Jesus calls the Spirit “another” Advocate, which assumes that Jesus also was an Advocate (14:16). Jesus and the Spirit have some similar functions. For example, Jesus and the Spirit both come from the Father and are sent into the world. Jesus communicates what he has received from his Father and the Spirit declares what he has received from Jesus (7:17; 16:13). If Jesus glorifies God, the Spirit glorifies Jesus (16:14; 17:1). Both of them teach, bear witness to the truth, and expose the sin of the world (3:20; 7:14; 14:26; 15:26; 16:8; 18:37). And in both cases, the reaction is the same: the world refuses to recognize and receive Jesus or the Spirit (1:11; 14:17).

Yet calling the Spirit “another Advocate” does not mean he is “another Jesus.” The Spirit continues Jesus’ work without taking Jesus’ place. As the Word made flesh, Jesus reveals God through the life he lives and the death he dies. But the Spirit does not become incarnate and is not crucified for the sin of the world.
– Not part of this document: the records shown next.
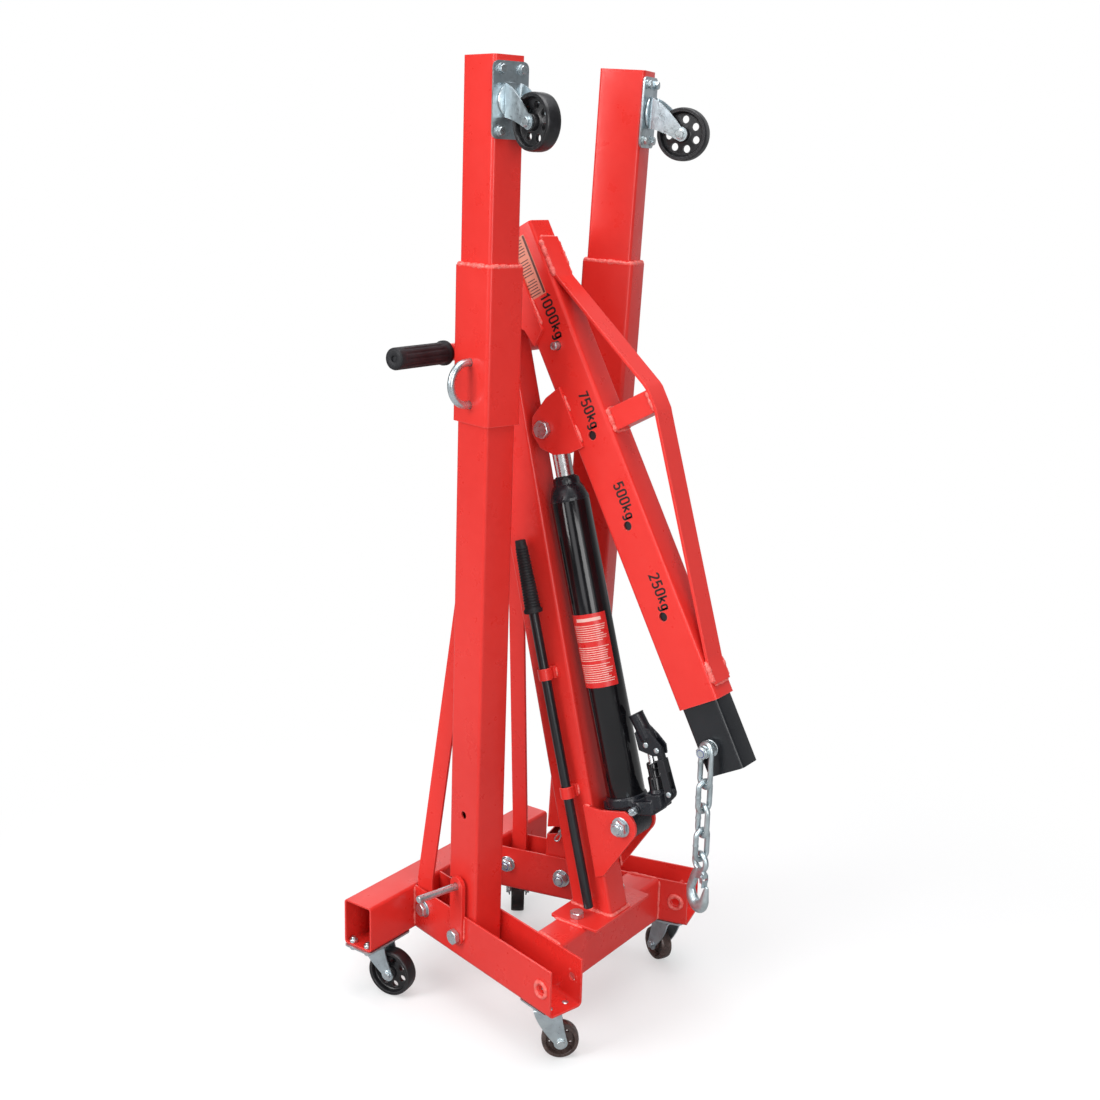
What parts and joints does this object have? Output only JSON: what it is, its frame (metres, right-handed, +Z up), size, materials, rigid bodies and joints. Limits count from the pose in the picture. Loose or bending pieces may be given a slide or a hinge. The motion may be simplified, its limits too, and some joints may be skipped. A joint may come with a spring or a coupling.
{
  "type": "engine hoist crane",
  "caption": "Folding shop crane on casters with a telescopic boom, hydraulic long ram jack, chain and hook, legs folded up for storage.",
  "frame": {"origin": "on the floor plane (bottom of the casters), under the middle of the crane's bounding box", "axes": "+Z up, +X to the front, where the legs fold down to, +Y to the left side"},
  "size_m": [0.574, 0.474, 1.4293],
  "materials": {
    "red_paint": "gloss",
    "black_gloss_paint": "gloss",
    "black_satin_paint": "satin",
    "zinc_plate": "bright bluish zinc plate",
    "ram_chrome": "polished",
    "black_rubber": "matte",
    "black_cast_iron": "black enamel",
    "brown_black_wheel": "brown-black enamel"
  },
  "bodies": {
    "base": {"brace_left": "red_paint", "brace_right": "red_paint", "caster_plate_front_left": "zinc_plate", "caster_plate_front_right": "zinc_plate", "caster_plate_rear_left": "zinc_plate", "caster_plate_rear_right": "zinc_plate", "channel_left": "red_paint", "channel_right": "red_paint", "front_cross_tube": "red_paint", "leg_pivot_bolt_left": "zinc_plate", "leg_pivot_bolt_right": "zinc_plate", "mast": "red_paint", "push_handle_bar": "red_paint", "push_handle_grip_left": "black_rubber", "push_handle_grip_right": "black_rubber", "rear_cross_tube": "red_paint"},
    "boom": {"boom": "red_paint", "boom_pivot_bolt": "zinc_plate", "boom_truss": "red_paint", "ram_bolt": "zinc_plate"},
    "boom_extension": {"boom_extension": "black_satin_paint", "chain_bolt": "zinc_plate"},
    "boom_pin": {"boom_pin": "zinc_plate"},
    "caster_fork_front_left": {"caster_fork_front_left": "zinc_plate"},
    "caster_fork_front_right": {"caster_fork_front_right": "zinc_plate"},
    "caster_fork_leg_left": {"caster_fork_leg_left": "zinc_plate"},
    "caster_fork_leg_right": {"caster_fork_leg_right": "zinc_plate"},
    "caster_fork_rear_left": {"caster_fork_rear_left": "zinc_plate"},
    "caster_fork_rear_right": {"caster_fork_rear_right": "zinc_plate"},
    "caster_wheel_front_left": {"caster_wheel_front_left": "brown_black_wheel"},
    "caster_wheel_front_right": {"caster_wheel_front_right": "brown_black_wheel"},
    "caster_wheel_leg_left": {"caster_wheel_leg_left": "black_cast_iron"},
    "caster_wheel_leg_right": {"caster_wheel_leg_right": "black_cast_iron"},
    "caster_wheel_rear_left": {"caster_wheel_rear_left": "black_cast_iron"},
    "caster_wheel_rear_right": {"caster_wheel_rear_right": "black_cast_iron"},
    "chain_link_1": {"chain_link_1": "zinc_plate"},
    "chain_link_2": {"chain_link_2": "zinc_plate"},
    "chain_link_3": {"chain_link_3": "zinc_plate"},
    "chain_link_4": {"chain_link_4": "zinc_plate"},
    "d_pin_left": {"d_pin_left": "zinc_plate"},
    "d_pin_right": {"d_pin_right": "zinc_plate"},
    "hook": {"hook": "zinc_plate"},
    "hook_latch": {"hook_latch": "zinc_plate"},
    "jack_body": {"jack_body": "black_gloss_paint"},
    "jack_rod": {"jack_rod": "ram_chrome"},
    "leg_extension_left": {"caster_plate_leg_left": "zinc_plate", "leg_extension_left": "red_paint"},
    "leg_extension_right": {"caster_plate_leg_right": "zinc_plate", "leg_extension_right": "red_paint"},
    "leg_left": {"leg_left": "red_paint"},
    "leg_right": {"leg_right": "red_paint"},
    "lock_pin_left": {"lock_pin_left": "zinc_plate"},
    "lock_pin_right": {"lock_pin_right": "zinc_plate"},
    "pump_handle": {"pump_handle": "black_satin_paint"},
    "pump_lever": {"pump_lever": "black_satin_paint"},
    "pump_link": {"pump_link": "black_satin_paint"},
    "pump_piston": {"pump_piston": "ram_chrome"},
    "release_valve": {"release_valve": "zinc_plate"}
  },
  "joints": [
    {"name": "boom_lift", "type": "hinge", "parent": "base", "child": "boom", "pos_m": [-0.19027, 0, 1.1049], "axis": [0, -1, 0], "range_deg": [0, 105]},
    {"name": "ram_tilt", "type": "hinge", "parent": "boom", "child": "jack_rod", "pos_m": [-0.069, 0, 0.91431], "axis": [0, -1, 0], "range_deg": [-112.52, 0]},
    {"name": "ram_stroke", "type": "slide", "parent": "jack_rod", "child": "jack_body", "axis": [0.2644, 0, -0.9644], "range_m": [0, 0.34424]},
    {"name": "boom_extend", "type": "slide", "parent": "boom", "child": "boom_extension", "axis": [0.4738, 0, -0.8806], "range_m": [0, 0.42]},
    {"name": "boom_pin_pull", "type": "slide", "parent": "boom", "child": "boom_pin", "axis": [0, 1, 0], "range_m": [0, 0.065]},
    {"name": "leg_fold_right", "type": "hinge", "parent": "base", "child": "leg_right", "pos_m": [-0.10891, -0.12686, 0.131], "axis": [0.239, 0.971, 0], "range_deg": [0, 89.3]},
    {"name": "leg_extend_right", "type": "slide", "parent": "leg_right", "child": "leg_extension_right", "axis": [0.0119, -0.0029, 0.9999], "range_m": [0, 0.12]},
    {"name": "d_pin_pull_right", "type": "slide", "parent": "leg_extension_right", "child": "d_pin_right", "axis": [-0.239, -0.971, 0], "range_m": [0, 0.03]},
    {"name": "lock_pin_pull_right", "type": "slide", "parent": "base", "child": "lock_pin_right", "axis": [-0.239, -0.971, 0], "range_m": [0, 0.075]},
    {"name": "leg_fold_left", "type": "hinge", "parent": "base", "child": "leg_left", "pos_m": [-0.10891, 0.12686, 0.131], "axis": [-0.239, 0.971, 0], "range_deg": [0, 87.6]},
    {"name": "leg_extend_left", "type": "slide", "parent": "leg_left", "child": "leg_extension_left", "axis": [0.0407, 0.01, 0.9991], "range_m": [0, 0.12]},
    {"name": "d_pin_pull_left", "type": "slide", "parent": "leg_extension_left", "child": "d_pin_left", "axis": [-0.239, 0.971, 0], "range_m": [0, 0.03]},
    {"name": "lock_pin_pull_left", "type": "slide", "parent": "base", "child": "lock_pin_left", "axis": [-0.239, 0.971, 0], "range_m": [0, 0.075]},
    {"name": "chain_swing_1", "type": "hinge", "parent": "boom_extension", "child": "chain_link_1", "pos_m": [0.23284, -0.0326, 0.4885], "axis": [0, -1, 0], "range_deg": [-105, 0]},
    {"name": "chain_swing_2", "type": "hinge", "parent": "chain_link_1", "child": "chain_link_2", "pos_m": [0.23284, -0.0326, 0.4328], "axis": [0.9272, -0.3746, 0], "range_deg": [-30, 30]},
    {"name": "chain_swing_3", "type": "hinge", "parent": "chain_link_2", "child": "chain_link_3", "pos_m": [0.23284, -0.0326, 0.3951], "axis": [0.3746, 0.9272, 0], "range_deg": [-30, 30]},
    {"name": "chain_swing_4", "type": "hinge", "parent": "chain_link_3", "child": "chain_link_4", "pos_m": [0.23284, -0.0326, 0.3574], "axis": [0.9272, -0.3746, 0], "range_deg": [-30, 30]},
    {"name": "hook_swing", "type": "hinge", "parent": "chain_link_4", "child": "hook", "pos_m": [0.23284, -0.0326, 0.3197], "axis": [0.3746, 0.9272, 0], "range_deg": [-30, 30]},
    {"name": "hook_latch_open", "type": "hinge", "parent": "hook", "child": "hook_latch", "pos_m": [0.24165, -0.03616, 0.2961], "axis": [0.3746, 0.9272, 0], "range_deg": [0, 28], "stiffness_Nm_per_rad": 0.05, "springref_deg": -20},
    {"name": "release_valve_turn", "type": "hinge", "parent": "jack_body", "child": "release_valve", "pos_m": [0.1141, -0.02, 0.36001], "axis": [0, -1, 0], "range_deg": [0, 270]},
    {"name": "pump_link_rock", "type": "hinge", "parent": "jack_body", "child": "pump_link", "pos_m": [0.15949, 0, 0.39112], "axis": [0, -1, 0], "range_deg": [0, 5.13]},
    {"name": "pump_stroke", "type": "hinge", "parent": "pump_link", "child": "pump_lever", "pos_m": [0.13572, 0, 0.45511], "axis": [0, 1, 0], "range_deg": [0, 32]},
    {"name": "pump_piston_stroke", "type": "slide", "parent": "jack_body", "child": "pump_piston", "axis": [-0.2644, 0, 0.9644], "range_m": [0, 0.00737]},
    {"name": "pump_handle_withdraw", "type": "slide", "parent": "base", "child": "pump_handle", "axis": [-0.2542, 0, 0.9671], "range_m": [0, 0.15]},
    {"name": "swivel_front_left", "type": "hinge", "parent": "base", "child": "caster_fork_front_left", "pos_m": [0.06393, 0.16941, 0.091], "axis": [0, 0, -1], "continuous": true},
    {"name": "wheel_spin_front_left", "type": "hinge", "parent": "caster_fork_front_left", "child": "caster_wheel_front_left", "pos_m": [0.0449, 0.17829, 0.028], "axis": [0.4229, 0.9062, 0], "continuous": true},
    {"name": "swivel_front_right", "type": "hinge", "parent": "base", "child": "caster_fork_front_right", "pos_m": [0.06393, -0.16941, 0.091], "axis": [0, 0, -1], "continuous": true},
    {"name": "wheel_spin_front_right", "type": "hinge", "parent": "caster_fork_front_right", "child": "caster_wheel_front_right", "pos_m": [0.08008, -0.15599, 0.028], "axis": [0.6392, -0.769, 0], "continuous": true},
    {"name": "swivel_leg_left", "type": "hinge", "parent": "leg_extension_left", "child": "caster_fork_leg_left", "pos_m": [-0.02454, 0.14763, 1.36845], "axis": [0.9702, 0.2388, -0.0419], "continuous": true},
    {"name": "wheel_spin_leg_left", "type": "hinge", "parent": "caster_fork_leg_left", "child": "caster_wheel_leg_left", "pos_m": [0.03062, 0.16121, 1.33854], "axis": [-0.239, 0.971, 0], "continuous": true},
    {"name": "swivel_leg_right", "type": "hinge", "parent": "leg_extension_right", "child": "caster_fork_leg_right", "pos_m": [-0.06022, -0.13885, 1.37048], "axis": [0.9709, -0.239, -0.0122], "continuous": true},
    {"name": "wheel_spin_leg_right", "type": "hinge", "parent": "caster_fork_leg_right", "child": "caster_wheel_leg_right", "pos_m": [-0.00423, -0.15263, 1.34227], "axis": [0.239, 0.971, 0], "continuous": true},
    {"name": "swivel_rear_left", "type": "hinge", "parent": "base", "child": "caster_fork_rear_left", "pos_m": [-0.25896, 0.186, 0.091], "axis": [0, 0, -1], "continuous": true},
    {"name": "wheel_spin_rear_left", "type": "hinge", "parent": "caster_fork_rear_left", "child": "caster_wheel_rear_left", "pos_m": [-0.24246, 0.164, 0.038], "axis": [-0.8, -0.6, 0], "continuous": true},
    {"name": "swivel_rear_right", "type": "hinge", "parent": "base", "child": "caster_fork_rear_right", "pos_m": [-0.25896, -0.186, 0.091], "axis": [0, 0, -1], "continuous": true},
    {"name": "wheel_spin_rear_right", "type": "hinge", "parent": "caster_fork_rear_right", "child": "caster_wheel_rear_right", "pos_m": [-0.23186, -0.1813, 0.038], "axis": [0.1709, -0.9853, 0], "continuous": true}
  ],
  "couplings": [
    {"joint": "ram_tilt", "follows": "boom_lift", "ratio": -1.0716},
    {"joint": "ram_stroke", "follows": "boom_lift", "m_per_rad": 0.18784},
    {"joint": "chain_swing_1", "follows": "boom_lift", "ratio": -1},
    {"joint": "pump_link_rock", "follows": "pump_stroke", "ratio": 0.16},
    {"joint": "pump_piston_stroke", "follows": "pump_stroke", "m_per_rad": 0.0132}
  ]
}
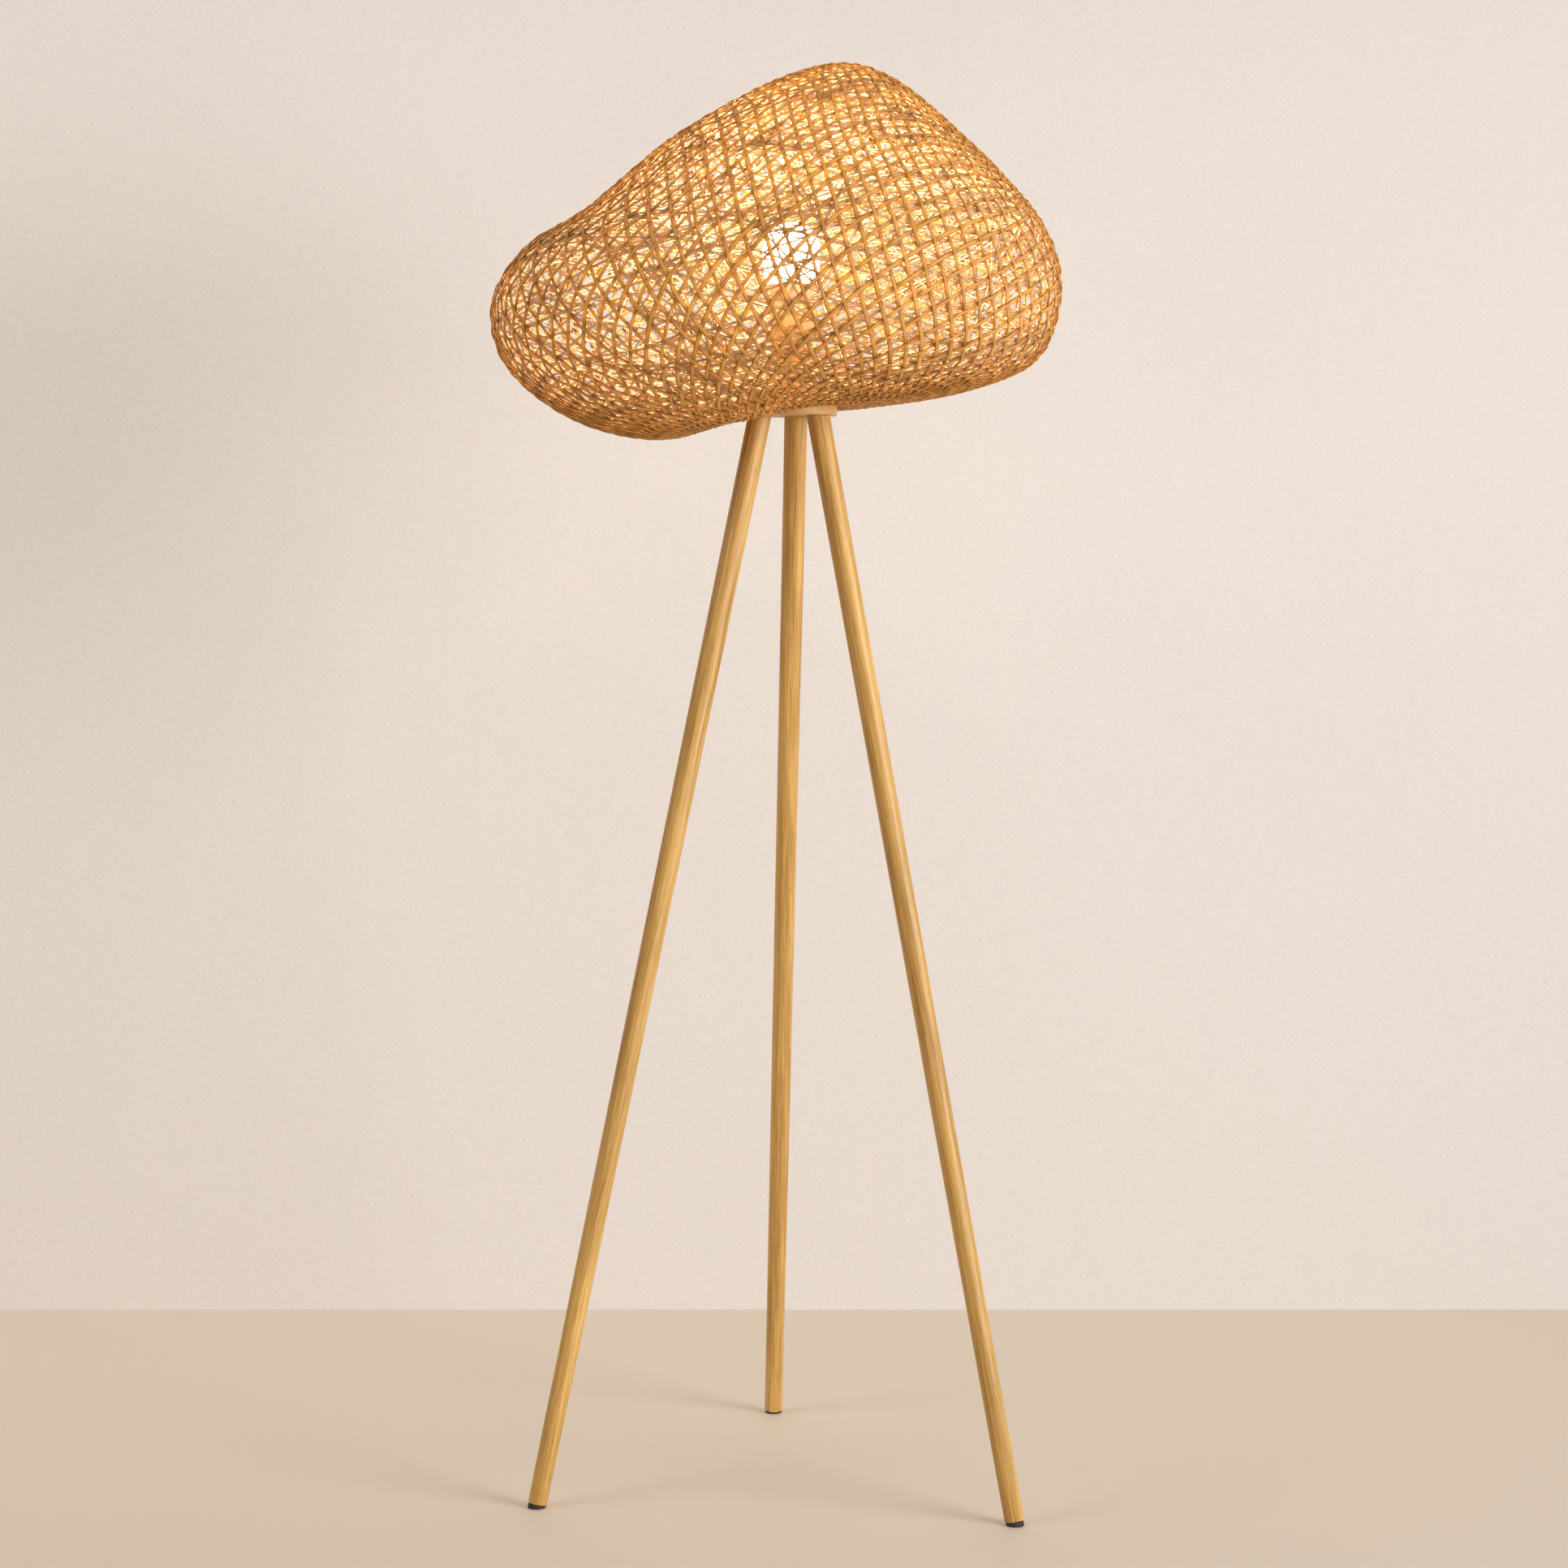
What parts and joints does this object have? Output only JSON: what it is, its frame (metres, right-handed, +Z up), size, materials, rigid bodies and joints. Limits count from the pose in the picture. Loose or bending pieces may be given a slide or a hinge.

The Spirit will disclose the truth about Jesus’ life, death, and resurrection, but will not replicate these events. After Jesus’ return to the Father, the Spirit remains with the disciples; but this does not mean the Spirit replaces Jesus. Rather, the Spirit discloses the presence of the risen Jesus and his Father to the community of faith.

Jesus also says that the world cannot receive the Spirit of truth because it neither sees nor recognizes it (14:17). Here he refers to “the world” as the realm where people are alienated from God. “The world” consists of those who are hostile to Jesus and his followers (15:18). Saying that the world cannot receive the Spirit does not mean that an unbeliever cannot become a believer.

Rather, it means that “the world” estranged from God cannot receive the Spirit while remaining unchanged. For the world to receive the Spirit means that it is no longer “the world” in the Johannine sense. It loses its identity as “the world,” for it is no longer alienated from God.